We mention again that our figures are preliminary ones based on educated guesswork and are subject to change once Nvidia talks about it properly next month. We're also aware of the recent Tesla announcements at SC'09, which give hints at rates based on flop counts, and you can use those numbers to work back to some clocks that don't match up to what we present here. Let's just say that we'd urge more focus on our clocks, at the very least for GeForce products.
While Fermi is being presented as a compute monster currently, it's still a GPU at heart, and at every level, there's consideration for how fast and how well it will draw pixels. The two things mostly go hand-in-hand with each other, so it's still exciting from a gamer's perspective to see GF100's compute core laid out on the table, if you're willing to reason about it before you know everything about the pixelated bits.
Nvidia is doing a lot with those three billion transistors in Fermi's first implementation, and the only real head-scratcher is why there's not a 512-bit memory interface, given the area. GDDR5 buys them 50% over what RV870 can suck on at the same clocks, but modern graphics products can be bandwidth starved mid-frame a lot of the time with modern games, even with 100 GB/s or more.

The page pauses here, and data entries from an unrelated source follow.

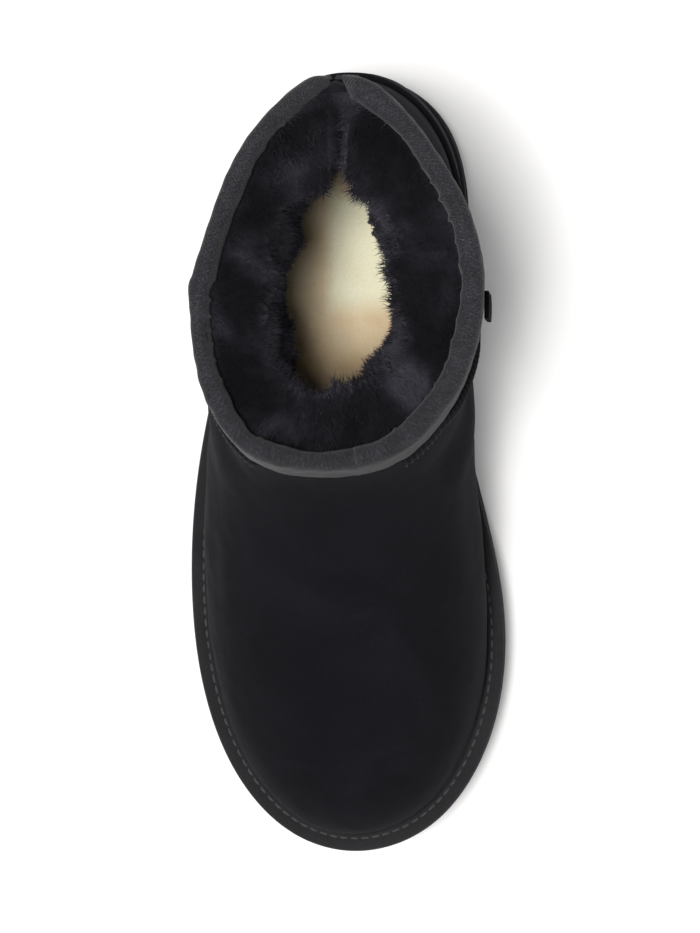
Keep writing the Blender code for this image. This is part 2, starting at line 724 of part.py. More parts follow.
def seam_band():
    """Side view of a seam: a band of the seam's width along its line."""
    back = column(SIDE_SEAM, 1) * SOLE_LENGTH / 2.0
    up = column(SIDE_SEAM, 2) * COLLAR_BACK_HEIGHT
    way = np.linspace(0.0, 1.0, len(back))
    fine = np.linspace(0.0, 1.0, 16)
    line = np.column_stack((np.interp(fine, way, back), np.interp(fine, way, up)))
    line[1:-1] = (line[:-2] + 2.0 * line[1:-1] + line[2:]) / 4.0
    direction = np.gradient(line, axis=0)
    direction = direction / np.linalg.norm(direction, axis=1, keepdims=True)
    side = np.column_stack((-direction[:, 1], direction[:, 0])) * SEAM_WIDTH / 2.0
    return [tuple(point) for point in np.vstack((line + side, (line - side)[::-1]))]


def build_seams(parts, cutters):
    """Raised seams of the two sides, from under the binding to the sole beside the counter."""
    sides = (
        ("medial_seam", (COLLAR_SIDE_SHIFT, BALL_WIDTH)),
        ("lateral_seam", (-BALL_WIDTH, COLLAR_SIDE_SHIFT)),
    )
    for name, across in sides:
        thread = finish_of(name + "_thread", (0.020, 0.020, 0.024), 0.9)
        slab = overlay_slab(name, SEAM_THICKNESS, thread, parts)
        cut(slab, flat_prism(name + "_band", seam_band(), across, cutters), "INTERSECT")


def build_tag(parts):
    """Small folded tag that hangs from under the binding on the inner side."""
    share = np.array((TAG_PLACE,))
    way = np.array((WALL_SHARES[-3],))
    foot = upper_surface(share, way)[0, 0]
    out = upper_normals(share, way)[0, 0]
    start = BINDING_EASE + 1.1 * BINDING_TAPE + 2.0 * GAP
    half = TAG_WIDTH / 2.0
    sections = []
    for _, drop, away in TAG_SHAPE:
        near = foot + out * (start + away * TAG_THICKNESS)
        level = foot[2] - drop * TAG_DROP
        far = near + out * TAG_THICKNESS
        sections.append([
            (near[0], near[1] - half, level),
            (far[0], far[1] - half, level),
            (far[0], far[1] + half, level),
            (near[0], near[1] + half, level),
        ])
    weave = finish_of("tag_weave", (0.012, 0.012, 0.014), 0.8)
    sweep("side_tag", np.array(sections), weave, parts)


for old in list(bpy.data.objects):
    bpy.data.objects.remove(old, do_unlink=True)

boot = bpy.data.collections.new("sheepskin_ankle_boot")
bpy.context.scene.collection.children.link(boot)
boot_cutters = bpy.data.collections.new("sheepskin_ankle_boot_cutters")
bpy.context.scene.collection.children.link(boot_cutters)

build_outsole(boot, boot_cutters)
build_welt(boot)
build_upper(boot)
build_insole(boot)
build_lining(boot)
build_binding(boot)
build_counter(boot, boot_cutters)
build_tab(boot, boot_cutters)
build_seams(boot, boot_cutters)
build_tag(boot)
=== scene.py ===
"""Sheepskin ankle boot for the right foot, standing empty in the studio.

Metres, +Z up. The toe points to -Y and the inner side of the foot is +X.
"""
import math

import bmesh
import bpy
import numpy as np
from mathutils import Matrix, Vector


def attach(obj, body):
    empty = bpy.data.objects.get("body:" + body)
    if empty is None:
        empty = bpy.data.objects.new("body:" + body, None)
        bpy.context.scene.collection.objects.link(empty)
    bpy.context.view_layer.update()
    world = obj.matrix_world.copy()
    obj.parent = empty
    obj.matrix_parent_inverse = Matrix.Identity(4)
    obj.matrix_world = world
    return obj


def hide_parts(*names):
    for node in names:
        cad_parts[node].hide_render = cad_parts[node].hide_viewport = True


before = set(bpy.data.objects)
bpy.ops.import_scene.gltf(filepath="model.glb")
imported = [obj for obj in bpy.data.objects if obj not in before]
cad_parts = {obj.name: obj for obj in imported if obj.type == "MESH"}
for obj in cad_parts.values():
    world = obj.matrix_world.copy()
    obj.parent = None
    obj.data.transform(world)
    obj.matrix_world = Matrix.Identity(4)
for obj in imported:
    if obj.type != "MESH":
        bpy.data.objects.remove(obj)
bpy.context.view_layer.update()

# The studio. A wide pale floor, one soft light high over the boot's outer front, three weak ones
# around it, and an even pale surround. The camera looks almost straight down on the boot, from
# the height of a standing table and a little to its inner side.
CAMERA_PLACE = Vector((0.0628, -0.0094, 0.885))
CAMERA_AIM = Vector((0.0038, -0.0015, 0.060))
CAMERA_LENS = 95.0
FLOOR_HALF = 3.0
FLOOR_TONE = 0.92
SURROUND_STRENGTH = 0.43

# place, aim and side: metres. power: watts
STUDIO_LIGHTS = (
    ("high_light", (-0.155, -0.11, 1.70), (0.0, 0.0, 0.05), 0.42, 25.5, (1.0, 0.99, 0.97)),
    ("side_light", (-0.85, 0.00, 1.30), (0.0, 0.0, 0.05), 0.7, 2.6, (1.0, 0.99, 0.98)),
    ("front_light", (-0.35, -1.30, 1.10), (0.0, 0.0, 0.05), 0.9, 1.6, (0.96, 0.98, 1.0)),
    ("low_light", (1.30, -1.00, 0.50), (0.0, 0.0, 0.06), 0.8, 1.6, (0.98, 0.99, 1.0)),
)

camera_data = bpy.data.cameras.new("camera")
camera_data.lens = CAMERA_LENS
camera_data.sensor_width = 36.0
camera_data.clip_end = 50.0
camera = bpy.data.objects.new("camera", camera_data)
forward = (CAMERA_AIM - CAMERA_PLACE).normalized()
sideways = forward.cross(Vector((0.0, 1.0, 0.0))).normalized()
turn = Matrix((sideways, sideways.cross(forward), -forward)).transposed().to_4x4()
camera.matrix_world = Matrix.Translation(CAMERA_PLACE) @ turn
bpy.context.scene.collection.objects.link(camera)
bpy.context.scene.camera = camera
bpy.context.scene.view_settings.view_transform = "Standard"

for light_name, light_place, light_aim, light_side, power, light_colour in STUDIO_LIGHTS:
    light = bpy.data.lights.new(light_name, "AREA")
    light.shape = "SQUARE"
    light.size = light_side
    light.energy = power
    light.color = light_colour
    lamp = bpy.data.objects.new(light_name, light)
    towards = (Vector(light_aim) - Vector(light_place)).to_track_quat("-Z", "Y")
    lamp.matrix_world = Matrix.Translation(light_place) @ towards.to_matrix().to_4x4()
    bpy.context.scene.collection.objects.link(lamp)

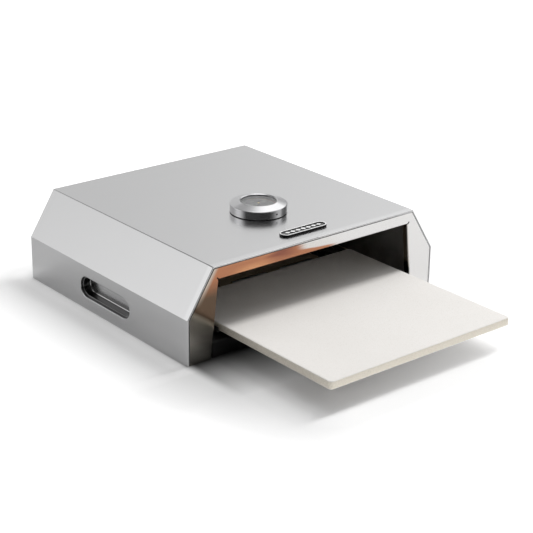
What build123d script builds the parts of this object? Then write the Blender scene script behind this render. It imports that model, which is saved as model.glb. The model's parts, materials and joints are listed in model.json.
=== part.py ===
from build123d import *
import math
import os

# Box-shaped pizza oven with a hexagonal cross-section, an open front and a sliding baking stone.
# Millimetres. +Z is up, the mouth faces -Y, and +X is to the right of somebody standing in front of
# the mouth. The functions draw everything about the middle of the casing's footprint. Each sub-part
# is then moved back by casing_offset, which puts the origin in the middle of the whole footprint,
# with the stone drawn out, on the resting plane.

# --- Driving dimensions -------------------------------------------------------------------------
body_width = 400.0
body_depth = 350.0
body_height = 118.0
side_height = 59.0        # upright part of each side, below the bevel
top_width = 325.0         # flat top between the two bevels

sheet = 1.0               # stainless steel of the outer casing
liner_sheet = 0.8         # dark steel of the inner parts
bend = 2.0                # outside radius of a folded corner

hem_thickness = 2.4       # front edge of the hood, folded back on itself
hem_depth = 8.0
hem_lean = 0.5            # how far the hem leans inwards at its front
frame_gap = 0.25          # joint between the hem and the front frame
frame_depth = 12.5        # how far the front frame's outer flange reaches back

mouth_height = 100.0      # underside of the lintel
mouth_top_width = 307.0
mouth_foot_width = 329.0
mouth_return = 9.5        # flange folded back round the mouth

stone_side = 290.0
stone_thickness = 10.0
stone_corner = 5.0
stone_underside = 28.0    # height of the stone above the resting plane
stone_home_front = -165.0 # front edge of the stone when it is pushed home
stone_pulled_out = 200.0  # how far the stone is drawn out of the mouth at rest

handle_length = 110.0
handle_height = 28.0
handle_centre_z = 30.0
handle_depth = 14.0       # of the whole recess
collar_depth = 3.0        # of its rim

# Heights of the thermometer's and the nameplate's parts are taken from the hood's top.
thermometer_y = -58.0
thermometer_radius = 37.0
thermometer_shoulder = 11.3
thermometer_height = 15.2
gasket_thickness = 1.0
dial_radius = 24.6
glass_radius = 24.8
dial_top = 8.0
glass_low = 12.2
glass_top = 13.6
stem_length = 47.0

nameplate_y = -146.0
nameplate_length = 72.0
nameplate_width = 16.0
nameplate_rim_width = 2.0
nameplate_rim_height = 3.0
nameplate_plate_height = 1.8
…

So we wait for hardware, more details and a chance to make it cry with lovingly hand-crafted code. You could squint and grumble at things like the in-flight thread count not being enough to cover the same amount of memory latency as GT200 at the same frequencies. But it's a deeply impressive architecture on paper, and RV870's execution resources will have to bust a gut to keep up.